# Where can I place my loudspeakers?



## mikee55 (Dec 11, 2009)

Hi, just picked up some Wharfdale bookshelve front speakers and matching centre unit. I want the left and right at ear height, but I can't put the centre at the same height. The cabinet below the tv is full of my system and above the tv, my shelf, which held the old centre speaker. Do I keep the mains at the same height as the centre or do I keep them ear height? My surrounds are higher, but also on a back wall with the sofa on a back wall. The back wall has an opening into a small dining room. I assume all speakers should be ear level where poss, but I got a 2 year old, so they sorta point to the middle of the lounge floor.My left wall to the sofa has a lot of glass, 2 windows and a door, the right a chimney breast. 

Everybody knows room acoustics are a nightmare, but I need to find the right way to go. Surround is important, but stereo is more so.

Can you give a link or pointer please?

Thank you 

Mike


----------



## tonyvdb (Sep 5, 2007)

Ideally you want the speakers across the front to be even all the way across however this is seldom possible. Can you raise the display up just enough to fit the center under it?


----------



## salvasol (Oct 31, 2006)

My speaker instructions (JBL) said that if the vertical distance between tweeters is no more than 24"... then is okay.

I'm not sure about yours :huh:

You can also, place it above TV and point it down to the listening position :innocent:


----------



## mikee55 (Dec 11, 2009)

[IMG=http://a.imageshack.us/img12/8687/photo0224y.jpg][/IMG]

Uploaded with ImageShack.us

Hope the Pic is Visible
If I swapped my AV receiver, and Blu Ray player, is it okay to sit my centre above the blu ray player?


----------



## ironglen (Mar 4, 2009)

Do you mean the place the speaker directly on top of the bd player? You can try it, but it might cause vibration problems. That would be the preferable position as it is closer to the screen and ear level.


----------



## tonyvdb (Sep 5, 2007)

mikee55 said:


> If I swapped my AV receiver, and Blu Ray player, is it okay to sit my centre above the blu ray player?


That would be a better option than placing it above the display. Placing the speaker above the BluRay player do you mean directly on top of it or on the next shelf? Directly on top may cause read errors due to vibration, You may be able to minimize that by placing a thin sheet of foam between the player and the speaker.


----------



## salvasol (Oct 31, 2006)

This is what I did.... it works for me.

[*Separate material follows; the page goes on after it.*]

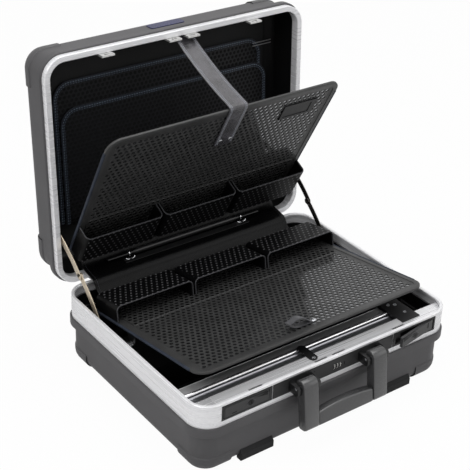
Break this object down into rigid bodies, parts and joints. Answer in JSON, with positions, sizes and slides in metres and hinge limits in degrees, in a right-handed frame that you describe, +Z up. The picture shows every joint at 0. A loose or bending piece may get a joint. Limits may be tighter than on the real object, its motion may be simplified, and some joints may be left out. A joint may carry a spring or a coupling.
{
  "type": "hard tool case",
  "caption": "Open hard-shell tool case with aluminium frames, hinged lid with pockets, two perforated tool boards with holders, latches, combination lock and carrying handle.",
  "frame": {"origin": "centre of the case's underside", "axes": "+X along the front to the viewer's right, -Y towards the handle side, +Z up"},
  "size_m": [0.486, 0.5253, 0.495],
  "materials": {
    "shell_plastic": "fine-grained moulded plastic",
    "frame_alloy": "satin anodised",
    "steel_parts": "satin",
    "black_plastic": "matt moulded",
    "bumper_rubber": "matt",
    "stay_nickel": "satin nickel",
    "board_plastic": "pebbled",
    "soft_leather": "smooth leatherette",
    "pocket_mesh": "knitted mesh",
    "lining_fabric": "felt",
    "cord_fabric": "elastic cord",
    "bright_metal": "polished",
    "blank_plate": "gloss"
  },
  "bodies": {
    "base": {"base_shell": "shell_plastic", "base_frame": "frame_alloy", "lock_rail": "frame_alloy", "front_divider": "frame_alloy", "divider_block": "black_plastic", "block_screws": "steel_parts", "divider_clip": "black_plastic", "middle_divider": "black_plastic", "rear_divider": "black_plastic", "cross_divider": "black_plastic", "floor_mat": "lining_fabric", "lock_plate": "black_plastic", "wheel_axle": "steel_parts", "handle_bracket_left": "black_plastic", "handle_bracket_right": "black_plastic", "handle_pins": "steel_parts", "latch_housing_left": "black_plastic", "latch_housing_right": "black_plastic", "latch_pins": "steel_parts", "front_bumpers": "bumper_rubber", "base_hinge_leaves": "stay_nickel", "hinge_pins": "stay_nickel", "stay_base_rivets": "stay_nickel", "board_studs": "steel_parts"},
    "lid": {"lid_shell": "shell_plastic", "lid_frame": "frame_alloy", "lid_hinge_leaves": "stay_nickel", "lid_catches": "steel_parts", "lid_lining": "lining_fabric", "upper_pocket": "pocket_mesh", "lower_pocket": "pocket_mesh", "pocket_cords": "cord_fabric", "name_plate": "blank_plate", "stay_lid_rivets": "stay_nickel", "lid_strap": "soft_leather"},
    "lower_tray": {"lower_board": "board_plastic", "lower_holders": "black_plastic", "board_carriers": "black_plastic", "pull_loop": "soft_leather", "loop_stud": "bright_metal"},
    "upper_tray": {"upper_board": "board_plastic", "upper_holders": "black_plastic", "label_holder": "black_plastic"},
    "spine_fold": {"spine": "soft_leather", "carry_strap": "soft_leather", "carry_rings": "bright_metal"},
    "base_link_left": {"stay_lower_left": "stay_nickel"},
    "base_link_right": {"stay_lower_right": "stay_nickel"},
    "lid_link_left": {"stay_upper_left": "stay_nickel"},
    "lid_link_right": {"stay_upper_right": "stay_nickel"},
    "handle": {"handle_arm_left": "shell_plastic", "handle_arm_right": "shell_plastic", "handle_grip": "shell_plastic"},
    "latch_left": {"latch_lever_left": "black_plastic"},
    "latch_right": {"latch_lever_right": "black_plastic"},
    "key_left": {"key_cylinder_left": "steel_parts"},
    "key_right": {"key_cylinder_right": "steel_parts"},
    "wheel_1": {"number_wheel_1": "black_plastic"},
    "wheel_2": {"number_wheel_2": "black_plastic"},
    "wheel_3": {"number_wheel_3": "black_plastic"}
  },
  "joints": [
    {"name": "lid_hinge", "type": "hinge", "parent": "base", "child": "lid", "pos_m": [0, 0.1915, 0.114], "axis": [1, 0, 0], "range_deg": [0, 93], "deforming": ["lid_strap", "spine"]},
    {"name": "lower_tray_rock", "type": "hinge", "parent": "base", "child": "lower_tray", "pos_m": [0, 0.02823, 0.10002], "axis": [1, 0, 0], "range_deg": [0, 9.5]},
    {"name": "upper_tray_fold", "type": "hinge", "parent": "lid", "child": "upper_tray", "pos_m": [0, 0.24354, 0.07618], "axis": [1, 0, 0], "range_deg": [-30.6, 0]},
    {"name": "spine_turn", "type": "hinge", "parent": "lower_tray", "child": "spine_fold", "pos_m": [0, 0.13117, 0.10345], "axis": [1, 0, 0], "range_deg": [0, 23.1]},
    {"name": "handle_swing", "type": "hinge", "parent": "base", "child": "handle", "pos_m": [0, -0.205, 0.109], "axis": [-1, 0, 0], "range_deg": [0, 87]},
    {"name": "latch_left_turn", "type": "hinge", "parent": "base", "child": "latch_left", "pos_m": [-0.198, -0.186, 0.1055], "axis": [0, 0, -1], "range_deg": [0, 40]},
    {"name": "latch_right_turn", "type": "hinge", "parent": "base", "child": "latch_right", "pos_m": [0.198, -0.186, 0.1055], "axis": [0, 0, 1], "range_deg": [-10, 30]},
    {"name": "key_left_turn", "type": "hinge", "parent": "latch_left", "child": "key_left", "pos_m": [-0.154, -0.186, 0.1055], "axis": [0, 1, 0], "range_deg": [0, 90]},
    {"name": "key_right_turn", "type": "hinge", "parent": "latch_right", "child": "key_right", "pos_m": [0.15467, -0.19364, 0.1055], "axis": [-0.1736, 0.9848, 0], "range_deg": [0, 90]},
    {"name": "wheel_1_turn", "type": "hinge", "parent": "base", "child": "wheel_1", "pos_m": [-0.0006, -0.1824, 0.104], "axis": [1, 0, 0], "continuous": true},
    {"name": "wheel_2_turn", "type": "hinge", "parent": "base", "child": "wheel_2", "pos_m": [0.005, -0.1824, 0.104], "axis": [1, 0, 0], "continuous": true},
    {"name": "wheel_3_turn", "type": "hinge", "parent": "base", "child": "wheel_3", "pos_m": [0.0106, -0.1824, 0.104], "axis": [1, 0, 0], "continuous": true},
    {"name": "base_link_left_turn", "type": "hinge", "parent": "base", "child": "base_link_left", "pos_m": [-0.2258, 0.1, 0.0975], "axis": [1, 0, 0], "range_deg": [0, 91.6]},
    {"name": "lid_link_left_turn", "type": "hinge", "parent": "lid", "child": "lid_link_left", "pos_m": [-0.228, 0.21138, 0.19908], "axis": [1, 0, 0], "range_deg": [-148.3, 0]},
    {"name": "base_link_right_turn", "type": "hinge", "parent": "base", "child": "base_link_right", "pos_m": [0.2258, 0.1, 0.0975], "axis": [1, 0, 0], "range_deg": [0, 91.6]},
    {"name": "lid_link_right_turn", "type": "hinge", "parent": "lid", "child": "lid_link_right", "pos_m": [0.228, 0.21138, 0.19908], "axis": [1, 0, 0], "range_deg": [-148.3, 0]}
  ],
  "couplings": [
    {"joint": "lower_tray_rock", "follows": "lid_hinge", "ratio": 0.10108},
    {"joint": "upper_tray_fold", "follows": "lid_hinge", "ratio": -0.32796},
    {"joint": "spine_turn", "follows": "lid_hinge", "ratio": 0.24731},
    {"joint": "base_link_left_turn", "follows": "lid_hinge", "ratio": 0.9834},
    {"joint": "lid_link_left_turn", "follows": "lid_hinge", "ratio": -1.5928},
    {"joint": "base_link_right_turn", "follows": "lid_hinge", "ratio": 0.9834},
    {"joint": "lid_link_right_turn", "follows": "lid_hinge", "ratio": -1.5928}
  ]
}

Is angled down pointing to the seating position, is auto calibrated to compensate for the curtain :innocent:


----------



## mikee55 (Dec 11, 2009)

I see it hiding in there. Yes I would have to isolate the box from the blu ray. I'm thinking just angle the box down to the seating position. Should I put the surrounds on the side walls pointing to the listener? If my mains are wall mounted, this places them behind the tv. The tv then effects imaging, important in 2 channel mode. The centre channel is behind the tv as well, Oh, and a radiator is behind the tv. Otherwise, I'd bolt the telly to the wall, I need a best compromise.

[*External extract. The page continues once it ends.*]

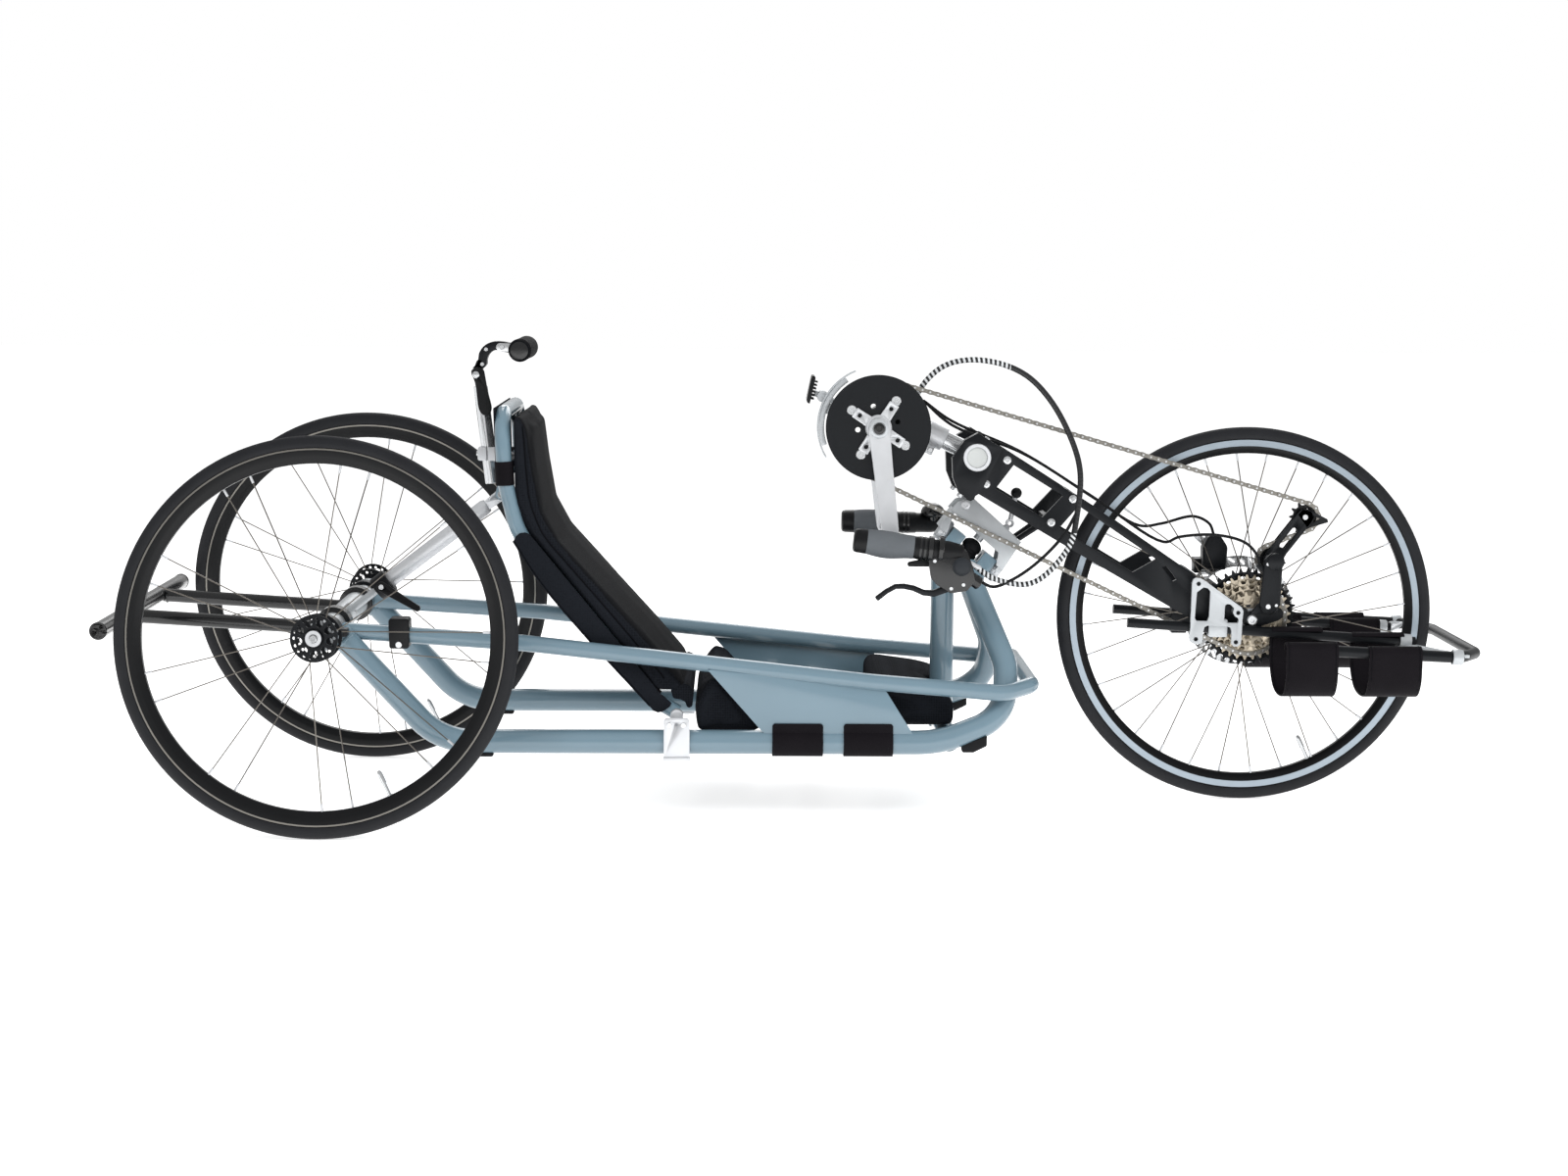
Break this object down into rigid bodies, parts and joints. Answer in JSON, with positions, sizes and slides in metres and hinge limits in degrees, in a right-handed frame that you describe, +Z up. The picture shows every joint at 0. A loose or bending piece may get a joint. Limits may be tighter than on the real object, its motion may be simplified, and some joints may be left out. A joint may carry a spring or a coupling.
{
  "type": "handcycle",
  "caption": "Low recumbent handcycle: cambered rear wheels, one driven and steered front wheel, hand cranks ahead of the chest, a reclining seat and a foot rest.",
  "frame": {"origin": "on the ground, halfway along the machine, on its middle plane", "axes": "+X forward, +Y to the rider's left, +Z up"},
  "size_m": [2.1514, 0.7158, 0.746],
  "materials": {
    "frame_paint": "gloss pale blue-grey paint",
    "black_anodised": "satin black anodised",
    "silver": "machined silver",
    "light_grey": "satin light grey",
    "rubber": "matt black",
    "tyre_rubber": "matt black tread",
    "rim_black": "gloss black",
    "seat_fabric": "black woven spacer fabric",
    "webbing": "black webbing",
    "steel": "bright steel",
    "champagne": "champagne plated",
    "plastic": "black"
  },
  "bodies": {
    "frame": {"lower_tube_right": "frame_paint", "lower_tube_left": "frame_paint", "side_rails": "frame_paint", "steering_post": "frame_paint", "steering_head": "frame_paint", "steering_damper": "rubber", "rear_axle": "silver", "rear_guard": "black_anodised", "seat_clamp_right": "silver", "seat_clamp_left": "silver", "seat_cushion": "seat_fabric", "leg_cushion": "seat_fabric", "strap_front": "webbing", "strap_rear": "webbing"},
    "rear_wheel_right": {"wheel_right": "rim_black", "tyre_right": "tyre_rubber"},
    "rear_wheel_left": {"wheel_left": "rim_black", "tyre_left": "tyre_rubber"},
    "release_button_right": {"axle_button_right": "silver"},
    "release_button_left": {"axle_button_left": "silver"},
    "seat": {"seat_frame": "frame_paint", "seat_pad": "seat_fabric", "seat_sling": "seat_fabric"},
    "seat_brace": {"brace_tube": "silver"},
    "brace_catch": {"brace_lever": "black_anodised"},
    "headrest_stalk": {"headrest_post": "silver"},
    "headrest": {"headrest_arm": "black_anodised", "headrest_roll": "seat_fabric"},
    "headrest_catch": {"headrest_lever": "black_anodised"},
    "steering_unit": {"fork_frame": "black_anodised", "steering_bracket": "light_grey", "dropout_plate_right": "silver", "dropout_plate_left": "silver", "crank_stem": "silver", "footrest": "black_anodised", "sling_rear_right": "webbing", "sling_rear_left": "webbing", "sling_front_right": "webbing", "sling_front_left": "webbing", "derailleur": "black_anodised", "chain": "steel", "control_cables": "rubber", "fork_cables": "rubber"},
    "front_wheel": {"wheel_front": "rim_black", "tyre_front": "tyre_rubber", "brake_rotor": "steel"},
    "sprockets": {"cassette": "champagne"},
    "crankset": {"chainring": "black_anodised", "crank_right": "silver", "crank_left": "silver"},
    "hand_grip_right": {"grip_right": "plastic"},
    "hand_grip_left": {"grip_left": "plastic"},
    "brake_trigger": {"brake_lever": "black_anodised"},
    "shift_trigger": {"shift_lever": "plastic"},
    "bell_trigger": {"bell_lever": "silver"},
    "parking_handle": {"parking_lever": "black_anodised"},
    "parking_arm": {"caliper_arm": "silver"},
    "cage": {"derailleur_cage": "black_anodised"},
    "guide_pulley": {"pulley_guide": "plastic"},
    "tension_pulley": {"pulley_tension": "plastic"}
  },
  "joints": [
    {"name": "rear_wheel_right_spin", "type": "hinge", "parent": "frame", "child": "rear_wheel_right", "pos_m": [-0.73474, -0.32, 0.30379], "axis": [0, 0.9962, -0.0872], "continuous": true},
    {"name": "rear_wheel_left_spin", "type": "hinge", "parent": "frame", "child": "rear_wheel_left", "pos_m": [-0.73474, 0.32, 0.30379], "axis": [0, 0.9962, 0.0872], "continuous": true},
    {"name": "release_button_right_press", "type": "slide", "parent": "rear_wheel_right", "child": "release_button_right", "axis": [0, -0.9962, 0.0872], "range_m": [-0.003, 0], "stiffness_N_per_m": 800},
    {"name": "release_button_left_press", "type": "slide", "parent": "rear_wheel_left", "child": "release_button_left", "axis": [0, 0.9962, 0.0872], "range_m": [-0.003, 0], "stiffness_N_per_m": 800},
    {"name": "steering_turn", "type": "hinge", "parent": "frame", "child": "steering_unit", "pos_m": [0.23226, 0, 0.44], "axis": [-0.7912, 0, 0.6115], "range_deg": [-25, 25], "stiffness_Nm_per_rad": 60, "deforming": ["steering_damper"]},
    {"name": "front_wheel_spin", "type": "hinge", "parent": "steering_unit", "child": "front_wheel", "pos_m": [0.72227, 0, 0.3045], "axis": [0, 1, 0], "continuous": true},
    {"name": "crank_turn", "type": "hinge", "parent": "steering_unit", "child": "crankset", "pos_m": [0.12226, 0, 0.608], "axis": [0, 1, 0], "continuous": true, "deforming": ["control_cables"]},
    {"name": "sprocket_turn", "type": "hinge", "parent": "steering_unit", "child": "sprockets", "pos_m": [0.72227, -0.046, 0.3045], "axis": [0, 1, 0], "continuous": true},
    {"name": "grip_right_turn", "type": "hinge", "parent": "crankset", "child": "hand_grip_right", "pos_m": [0.14177, -0.178, 0.437], "axis": [0, 1, 0], "continuous": true},
    {"name": "grip_left_turn", "type": "hinge", "parent": "crankset", "child": "hand_grip_left", "pos_m": [0.14177, 0.178, 0.437], "axis": [0, 1, 0], "continuous": true},
    {"name": "brake_trigger_pull", "type": "hinge", "parent": "hand_grip_right", "child": "brake_trigger", "pos_m": [0.25027, -0.178, 0.373], "axis": [0, 1, 0], "range_deg": [0, 12], "stiffness_Nm_per_rad": 2, "springref_deg": -5.73},
    {"name": "shift_trigger_push", "type": "hinge", "parent": "hand_grip_right", "child": "shift_trigger", "pos_m": [0.19726, -0.163, 0.405], "axis": [0, 1, 0], "range_deg": [-15, 0], "stiffness_Nm_per_rad": 0.5, "springref_deg": 5.73},
    {"name": "bell_trigger_push", "type": "hinge", "parent": "hand_grip_left", "child": "bell_trigger", "pos_m": [0.25127, 0.172, 0.447], "axis": [0, 0, 1], "range_deg": [0, 25], "stiffness_Nm_per_rad": 0.2, "springref_deg": -5.73},
    {"name": "parking_handle_pull", "type": "hinge", "parent": "steering_unit", "child": "parking_handle", "pos_m": [0.33189, 0, 0.44136], "axis": [0, 1, 0], "range_deg": [0, 25]},
    {"name": "parking_arm_turn", "type": "hinge", "parent": "steering_unit", "child": "parking_arm", "pos_m": [0.68127, 0.0696, 0.404], "axis": [0, 1, 0], "range_deg": [0, 20]},
    {"name": "cage_swing", "type": "hinge", "parent": "steering_unit", "child": "cage", "pos_m": [0.75626, -0.046, 0.4], "axis": [0, 1, 0], "range_deg": [-12, 25], "stiffness_Nm_per_rad": 3, "deforming": ["chain"]},
    {"name": "guide_pulley_turn", "type": "hinge", "parent": "cage", "child": "guide_pulley", "pos_m": [0.75626, -0.046, 0.4], "axis": [0, 1, 0], "continuous": true},
    {"name": "tension_pulley_turn", "type": "hinge", "parent": "cage", "child": "tension_pulley", "pos_m": [0.80827, -0.046, 0.468], "axis": [0, 1, 0], "continuous": true},
    {"name": "seat_tilt", "type": "hinge", "parent": "frame", "child": "seat", "pos_m": [-0.19473, 0, 0.166], "axis": [0, 1, 0], "range_deg": [-5, 5]},
    {"name": "brace_slide", "type": "slide", "parent": "frame", "child": "seat_brace", "axis": [0.7912, 0, 0.6116], "range_m": [-0.039, 0.039]},
    {"name": "brace_catch_flip", "type": "hinge", "parent": "seat_brace", "child": "brace_catch", "pos_m": [-0.6659, -0.084, 0.353], "axis": [0, 1, 0], "range_deg": [-70, 0]},
    {"name": "headrest_height", "type": "slide", "parent": "seat", "child": "headrest_stalk", "axis": [-0.1178, 0, 0.993], "range_m": [-0.02, 0.03]},
    {"name": "headrest_tilt", "type": "hinge", "parent": "headrest_stalk", "child": "headrest", "pos_m": [-0.51973, 0, 0.687], "axis": [0, 1, 0], "range_deg": [-20, 20]},
    {"name": "headrest_catch_flip", "type": "hinge", "parent": "headrest_stalk", "child": "headrest_catch", "pos_m": [-0.51973, -0.019, 0.687], "axis": [0, 1, 0], "range_deg": [0, 80]}
  ],
  "couplings": [
    {"joint": "sprocket_turn", "follows": "crank_turn", "ratio": 1.3103},
    {"joint": "grip_right_turn", "follows": "crank_turn", "ratio": -1},
    {"joint": "grip_left_turn", "follows": "crank_turn", "ratio": -1},
    {"joint": "guide_pulley_turn", "follows": "crank_turn", "ratio": -3.4545},
    {"joint": "tension_pulley_turn", "follows": "crank_turn", "ratio": 3.4545},
    {"joint": "brace_slide", "follows": "seat_tilt", "m_per_rad": 0.4361},
    {"joint": "parking_arm_turn", "follows": "parking_handle_pull", "ratio": 0.8}
  ]
}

Thoughts, please:bigsmile:

Mike


----------



## salvasol (Oct 31, 2006)

mikee55 said:


> Should I put the surrounds on the side walls pointing to the listener?


Here is a  guide to place speakers ; if you can use the side walls I think it will be okay.



> If my mains are wall mounted, this places them behind the tv. The tv then effects imaging, important in 2 channel mode.


The mains need to be at least aligned with the TV (better if they're slightly in front), like you said it will affect imaging. Use stands if you have to, I see in the picture that you have a floorstander... Are those the one you're using???



> The centre channel is behind the tv as well,


What I did in my set up was to use a shelf, the front is resting on the TV, and the back is resting on two pieces of galvanized tube....



> I need a best compromise.


Yeah, sometimes is hard to find solutions when you don't have a perfect room.... in my case, I can't center everything because my room is narrow, and there's no other place to put my sub (just where it is now) :sad:


----------



## mikee55 (Dec 11, 2009)

Hi again, after hastleing Her Indoors, I've ended up with this arrangement. An up to 50" bracket, puts the tv on the wall. She likes this, the room looks bigger, and the big floorstanders have gone, and she likes that too, although they were her floorstanders, she likes more room. WAF twice, can't be bad.However, since we got this tv, we've lost the radiator. I have a gap between the top of the rad and tv, would a wooden shelf allow use of rad, without affecting tv, speakers and overall sound? She's asking because she'd like the rad back.

And I'm asking, The centre speaker sits on the glass stand where the tv sat, is this bad? I think perhaps the glass reflects the sound and was thinking maybe a bracket beneath the tv would be better, but see above.... radiator.

[IMG=http://a.imageshack.us/img835/6573/sdc10104.jpg][/IMG]

Uploaded with ImageShack.us

Thank you.
Regards
Mike


----------



## tonyvdb (Sep 5, 2007)

A wooden shelf on the top of the rad would work as long as you leave the front and back open for airflow.
The center channel on the glass shelf will be fine as long as the speaker is pushed forward enough that the front of it is even with the front edge of the glass shelf.


----------